:: Information supplied

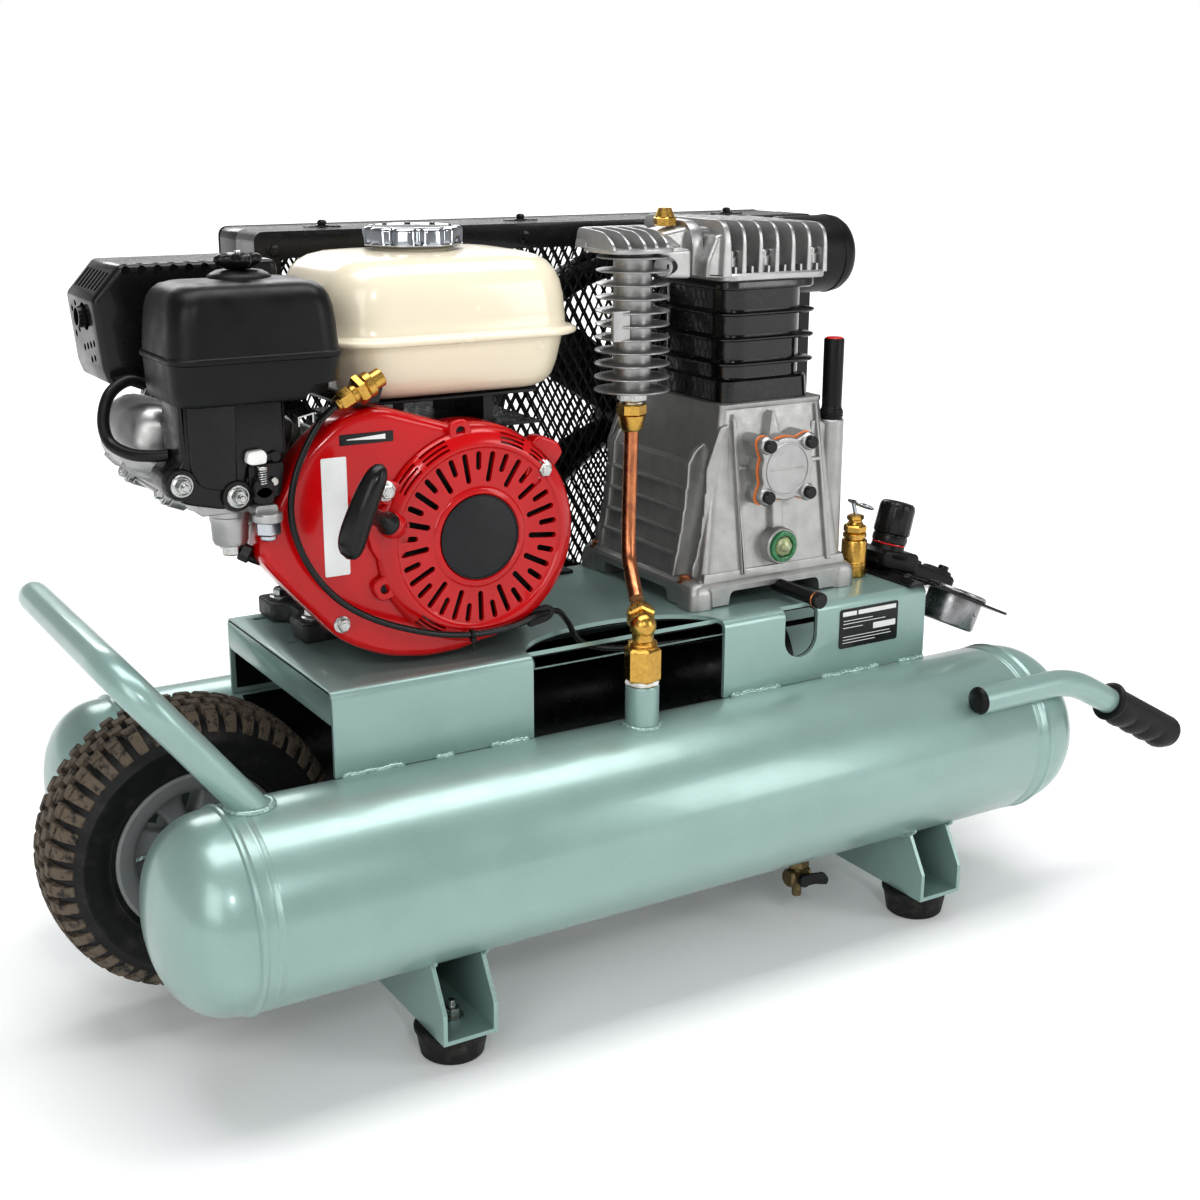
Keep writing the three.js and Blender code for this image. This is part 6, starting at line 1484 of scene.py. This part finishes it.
for i in range(5):
    x = 391 + i * 13.6
    reach = -97 + abs(i - 2) * 3.4
    comb = fillet([(reach, 647), (reach + 1.5, 653), (reach + 16, 662), (-44, 664), (-30, 664), (-28, 647)],
        [1, 5, 9, 8, 6, 1], 5)
    head_casting.append(mapped(prism(comb, -1, 1, "yz", edge=0.4),
        lambda d, y, z, x=x: (x + d * (0.95 + 0.8 * (664 - z) / 17), y, z)))
head_casting.append(plate([(388, 647), (460, 647), (460, 664), (394, 664)], 3, -34, -28, 1))
head_casting.append(plate([(388, 647), (456, 647), (456, 656), (390, 656)], 2, -46, -28, 1))
head_casting.append(rod((646, 40, 626), (657, 40, 626), 14, 40, edge=1))
add("pump_head_casting", head_casting, ALU_SMOOTH, node="cylinder_head", sharp=32)
add("pump_head_bolts", fasteners([(x, y, 634) for x, y in HEAD_BOLTS], UP, 5.6, 5.4, make=socket_screw), ZINC)
add("duct_screw", socket_screw((450, -87, 632), (-0.1, -1, 0), 5.2, 4.2), PLASTIC_GLOSS, slot="steel")
safety = [hexagon((494, -10, 661), (494, -10, 669.4), 10.6, 0.26), lathe([(0, 669), (9.2, 669), (8.2, 671.6),
    (6.6, 675.4), (6, 677), (0, 677)], (494, -10, 0), seg=36)]
add("safety_plug", safety, BRASS, sharp=30)

# Intake filter
drum = [(0, 0), (29, 0), (33.5, 1.2), (36.6, 4.4), (37.8, 8.6), (38, 13), (38, 70), (37.2, 75), (34.4, 79.8),
    (30, 82.4), (25, 83), (0, 83)]
add("intake_filter_drum", [lathe(drum, (657.4, 46, 624), ALONG_X, 96), lathe([(38, -1.1), (38.7, -0.6), (38.7, 0.6),
    (38, 1.1)], (657.4 + 66, 46, 624), ALONG_X, 96, loop=True), lathe([(26.2, -0.6), (27.4, 1.1), (29.4, 1.1),
    (30.6, -0.6)], (657.4 + 82.4, 46, 624), ALONG_X, 96, loop=True)] + [rod((739, y, z), (741.2, y, z), 3, 16,
    edge=0.4) for y, z in disc(46, 624, 12, 6)], PLASTIC, node="intake_filter", sharp=45)

# ---- Aftercooler and discharge line --------------------------------------------------------------------------------
CX, CY = 422.0, -70.0
COOLER_AXIS = (CX, CY, 0)
cool = [lathe([(0, 524), (15, 524), (16.4, 530), (17, 545), (17, 640), (18.5, 644.5), (0, 644.5)], COOLER_AXIS,
    seg=64)]
for i in range(11):
    z = 524 + i * 11.5
    r = 33.6 - 0.15 * i
    cool.append(lathe([(14, z - 0.6), (17.6, z - 0.2), (r - 0.9, z + 0.7), (r - 0.2, z + 1.1), (r, z + 1.6),
        (r - 0.2, z + 2.1), (r - 0.9, z + 2.5), (17.6, z + 3.6), (14, z + 4)], COOLER_AXIS, seg=96, loop=True))
cool.append(prism(rrect(389.4, 406, 571, 597, 1), -92, -88.4, "xz", edge=0.4))
add("aftercooler_fins", cool, ALU_SMOOTH, node="aftercooler", sharp=34)
add("cooler_nut", [hexagon((CX, CY, 514.4), (CX, CY, 523.8), 13.6, 0.2), rod((CX, CY, 513.4), (CX, CY, 515), 10.4,
    36)], ZINC)
flare = [hexagon((CX, CY, 502), (CX, CY, 513.6), 13.2, 0.5), lathe([(7, 488.8), (8.6, 488.8), (10.2, 491),
    (12.4, 502.6), (7, 502.6)], COOLER_AXIS, seg=48, loop=True)]
add("cooler_flare_nut", flare, BRASS, sharp=30)
tube_path = spline([(CX, CY, 492), (421, -71, 470), (419, -73, 445), (415.6, -77, 402), (411.4, -85, 375),
    (404.5, -104, 356), (399.8, -115.8, 347.3)], 10)
add("discharge_pipe", [sweep(tube_path, 6.6, 32)], COPPER, node="discharge_tube", sharp=60)

NX, NY = 385.0, -149.5
arm_dir = Vector((394.5 - NX, -128 + 149.5, 342 - 334)).normalized()
knee = Vector((NX, NY, 334))
elbow_parts = [hexagon((NX, NY, 284.4), (NX, NY, 315.4), 16.4, 0.3), rod((NX, NY, 281.4), (NX, NY, 285), 13.5, 40),
    lathe([(0, 315), (13, 315), (13, 316), (12.2, 316.6), (13, 317.2), (12.2, 317.8), (13, 318.4), (12.2, 319),
    (12.6, 320), (9.6, 321.6), (9.4, 328), (10.8, 331), (0, 331)], (NX, NY, 0), seg=48)]
ball = [(11.8 * math.cos(t), 11.8 * math.sin(t)) for t in np.linspace(-math.pi / 2, math.pi / 2, 18)]
elbow_parts.append(lathe([(max(0.0, r), t) for r, t in ball], knee, UP, 40))
elbow_parts.append(rod(knee, knee + arm_dir * 14, 9.4, 36))
add("tank_elbow_body", elbow_parts, BRASS, node="tank_elbow", sharp=30)
nut_at = knee + arm_dir * 9
add("elbow_flare_nut", [hexagon(nut_at, nut_at + arm_dir * 9.5, 13.6, 0.1), lathe([(6.6, 9), (12, 9), (10.6, 14),
    (8.2, 17.4), (6.6, 17.8)], nut_at, arm_dir, 40, loop=True)], BRASS, sharp=30)
add("elbow_sealant", [lathe([(11, -2.4), (14.2, -1.6), (14.8, 0.4), (13.8, 2.2), (11, 2.8)], (NX, NY, 283.4), UP, 64,
    loop=True, ripple=lambda a, r, t: r + 0.7 * math.sin(5 * a) + 0.4 * math.sin(11 * a + 1))], SEALANT, sharp=60)


# ---- Controls ------------------------------------------------------------------------------------------------------
PC, PS = math.cos(math.radians(24)), math.sin(math.radians(24))


def on_panel(part):
    """Panel space: u down the slope, v along y, w off the top face."""
    return mapped(part, lambda u, v, w: (734 + PC * u + PS * w, v, 318 - PS * u + PC * w))


def panel_point(u, v, w):
    """A point of panel space."""
    return Vector((734 + PC * u + PS * w, v, 318 - PS * u + PC * w))


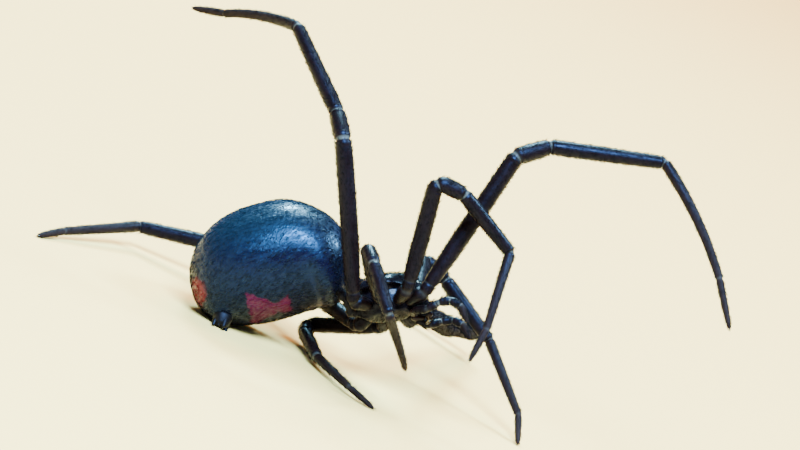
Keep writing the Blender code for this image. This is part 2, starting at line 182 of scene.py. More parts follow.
# Headings and pitches of the segments after the coxa; the last one without a pitch meets the floor
POSES = {
    ("right", 1): ((42, 75), (32, 30), (7, 14), (-45, -30), (-45, -45)),
    ("right", 2): ((-153, 80), (8, -5), (6, -29), (-87, -48), (-103, -56)),
    ("right", 3): ((-114, 33), (-69, -13), (-57, -30), (58, -35), (63, -34)),
    ("right", 4): ((-178, 63), (116, 28), (133, 28), (126, -16), (140, -17)),
    ("left", 1): ((76, -13), (72, -6), (74, -10), (136, -5), (146, None)),
    ("left", 2): ((93, 22), (-5, -21), (-13, -29), (-50, -30), (-74, None)),
    ("left", 3): ((141, -24.5), (-92, -7), (-75, -4.5), (-60, -1.1), (-25, None)),
    ("left", 4): ((123.5, -1), (172, -3), (171, -12), (-127, -7), (-124, None)),
}
LEGS = [(side_name, pair) for side_name in SIDES for pair in LENGTHS]
# Claws of one leg: place aside, length and radius
CLAWS = ((-0.03, 0.16, 0.02), (0.03, 0.16, 0.02), (0.0, 0.09, 0.015))
CLAW_TURN = 1.3
CLAW_DIP = 0.55
CLAW_SPREAD = 1.5
CLAW_HEIGHT = 0.004

# Palps
PALP_ROUTE = ((1.2, 0.5, -0.7), (1.75, 0.86, -0.9), (2.3, 1.02, -0.74), (2.85, 1.06, -0.7),
              (3.3, 0.98, -1.05), (3.5, 0.82, -1.85))
PALP_SEGMENTS = ("coxa", "femur", "patella", "tibia", "tarsus")
PALP_PROFILES = {
    "coxa": ((0.0, 0.19), (0.6, 0.21), (1.0, 0.19)),
    "femur": ((0.0, 0.18), (0.5, 0.2), (1.0, 0.185)),
    "patella": ((0.0, 0.18), (0.5, 0.2), (1.0, 0.18)),
    "tibia": ((0.0, 0.18), (0.6, 0.205), (1.0, 0.18)),
    "tarsus": ((0.0, 0.17), (0.3, 0.19), (0.8, 0.12), (1.0, 0.07)),
}

# Joint folds along a limb, and the steps between its rows of points
FOLD_WIDTH = 0.075
FOLD_DEPTH = 0.17
LIP_AWAY = 0.17
LIP_HEIGHT = 0.05
TROCHANTER_PLACE = 0.46
TROCHANTER_DEPTH = 0.14
BEND_SHARE = 1.12
BEND_STEP = 7.0
ROW_STEP = 0.16
FOLD_STEP = 0.04
FOLD_REACH = 0.34

# Setae: depth of the root, the bend's share of the length and of the radius, the least height over
# the floor, and the radius of a hair's patch on its map
SETA_ROOT = 0.02
SETA_BEND = 0.55
SETA_WAIST = 0.72
SETA_FLOOR = 0.02
SETA_PATCH = 0.0015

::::

* **What this task involves**:
Return exactly the opening lines of the listing above, ending with the line that has "safety, BRASS, sharp=30)".

* **Exercise answer**:
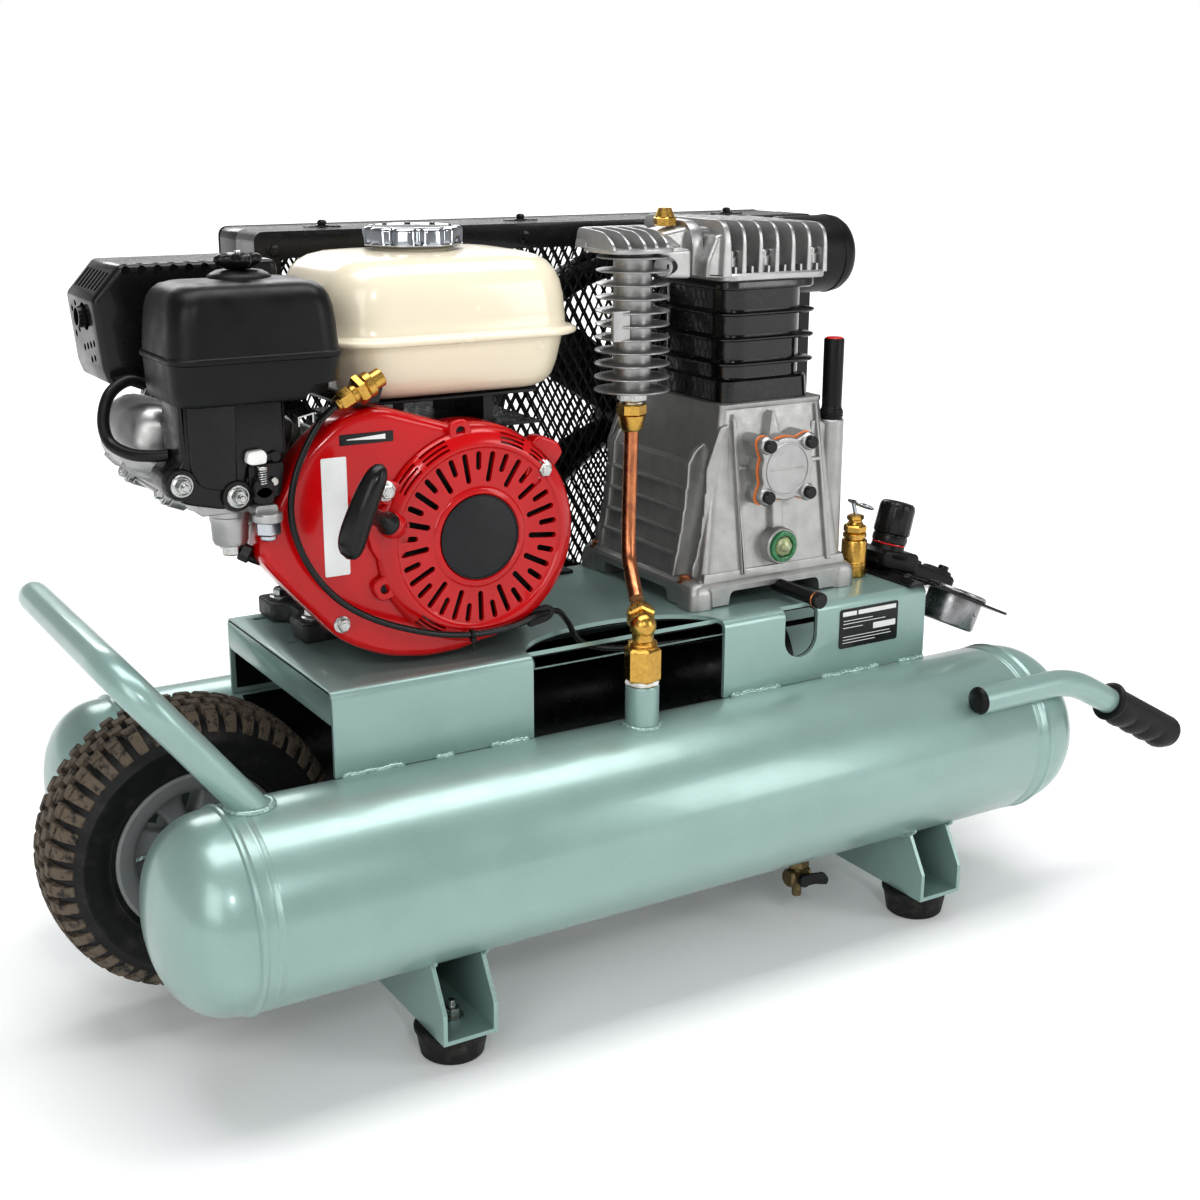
Keep writing the three.js and Blender code for this image. This is part 6, starting at line 1484 of scene.py. This part finishes it.
for i in range(5):
    x = 391 + i * 13.6
    reach = -97 + abs(i - 2) * 3.4
    comb = fillet([(reach, 647), (reach + 1.5, 653), (reach + 16, 662), (-44, 664), (-30, 664), (-28, 647)],
        [1, 5, 9, 8, 6, 1], 5)
    head_casting.append(mapped(prism(comb, -1, 1, "yz", edge=0.4),
        lambda d, y, z, x=x: (x + d * (0.95 + 0.8 * (664 - z) / 17), y, z)))
head_casting.append(plate([(388, 647), (460, 647), (460, 664), (394, 664)], 3, -34, -28, 1))
head_casting.append(plate([(388, 647), (456, 647), (456, 656), (390, 656)], 2, -46, -28, 1))
head_casting.append(rod((646, 40, 626), (657, 40, 626), 14, 40, edge=1))
add("pump_head_casting", head_casting, ALU_SMOOTH, node="cylinder_head", sharp=32)
add("pump_head_bolts", fasteners([(x, y, 634) for x, y in HEAD_BOLTS], UP, 5.6, 5.4, make=socket_screw), ZINC)
add("duct_screw", socket_screw((450, -87, 632), (-0.1, -1, 0), 5.2, 4.2), PLASTIC_GLOSS, slot="steel")
safety = [hexagon((494, -10, 661), (494, -10, 669.4), 10.6, 0.26), lathe([(0, 669), (9.2, 669), (8.2, 671.6),
    (6.6, 675.4), (6, 677), (0, 677)], (494, -10, 0), seg=36)]
add("safety_plug", safety, BRASS, sharp=30)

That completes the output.